未来食を科学診断。「3Dプリンターで料理」の30年後は来るか

人工的食品、青いスパゲッティ(写真=Forbes Israel)


「ケール(注:「青汁」の材料としても知られる)」は、もうおなじみの例だろう。濃い緑色のこのスーパー葉野菜は繊維質、ビタミン、ミネラル、抗がん物質を豊富に含んでいる。販売業者は商品を売りこむのに「スーパーフード」というラベルを活用しようとするかもしれないが、未来の健康通の食卓でスーパースターとして扱われるのは、ケールのような天然のスーパーフードや、それに類する食品だ。

健康的な食事に対するもうひとつのいわば「ローテクな」答えが、藻類だ。藻にはどの果物や野菜よりも多くのカルシウムやタンパク質、鉄分、ビタミン、ミネラル、繊維質、抗酸化物質が含まれている。

この水生植物は、魚と同じく池で養殖できるが、魚よりずっと安く、また豊富に作れる。藻類は、環境破壊を最小限に抑えながら世界の空腹を満たす、理想的な非動物性食料源になるかもしれない。

「遺伝子操作」が世界を助ける?

未来の食を改善するという難題は、遺伝子操作問題とは切っても切り離せない。遺伝子操作の助けを借りれば、アレルギーを引き起こさないピーナツや水害に強い米の品種を作ることができる。

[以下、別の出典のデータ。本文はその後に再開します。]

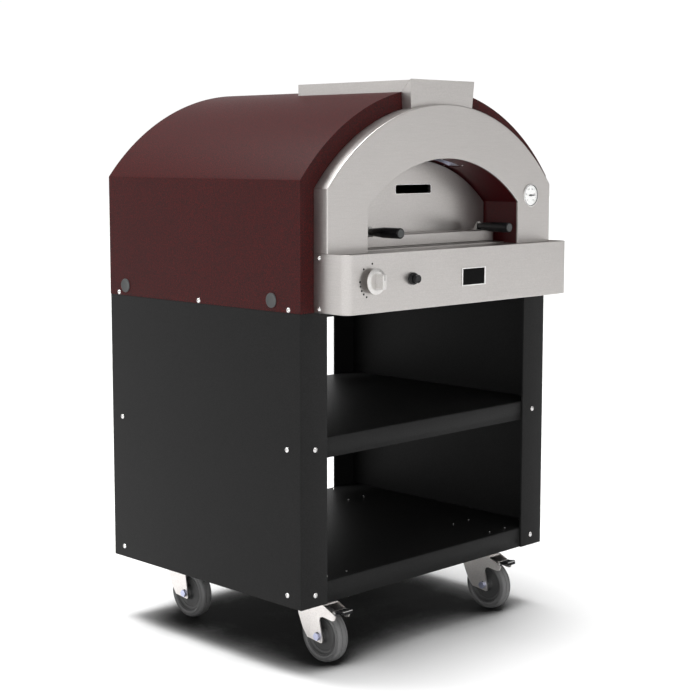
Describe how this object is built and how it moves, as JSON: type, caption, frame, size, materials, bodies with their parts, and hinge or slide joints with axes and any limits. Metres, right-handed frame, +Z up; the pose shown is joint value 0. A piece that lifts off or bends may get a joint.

テルアビブ大生命科学部学長で、遺伝子操作の提唱者としても知られるダニー・チャモヴィッツ教授は、遺伝子操作が環境や健康に害をもたらすことはないことを周知することが重要だ、と考えている。

「ただ遺伝子を、こちらからあちらへと動かすだけの話です。交配と一緒です」と教授は言う。「20年間にわたって世界中で作られてきた遺伝子操作による品種で、病気や死亡の原因になった例はありません」。

教授は、遺伝子操作に対する恐怖感が研究を遅らせているだけ、と言う。グリーンピースのような団体からの抵抗は世界に損失を与えるだけで、多くの場合、命を救う、そして命をよくする研究を妨げてしまうと、教授は語る。

グリーンピースのメンバーは、まったく逆の主張をしている。たとえその害が証明されていないとしても、人が長年利用してきた物質の多くは有害だと。彼らは、ますます気候変動が悪化する中、いわば「すべての卵をひとつの籠に入れる」ようなリスクは冒せないと信じている。

「農業の多様性を維持することは、未来の食料確保に対する『保険』のようなものです。わずかな品種が世界の食料源を占拠してしまうことは、有害無益です。遺伝子操作を促進している農業系の複合企業は皮肉にも、世界の飢餓と欧米人の罪悪感を悪用して、商品を売りつけているのです」。

テルアビブ大学「マナ食料安全プログラム」所長、ニル・オハド教授は、「現状維持のためだけにさえ、さらなる努力が必要」と確信する。われわれが、人と日々のパンとの間に立ちはだかる複雑な課題を踏まえて本当に問うべきなのは、皿にどのような食品を乗せるべきかではなく、「その食品がどうやって皿の上にまでたどり着いたか」だ。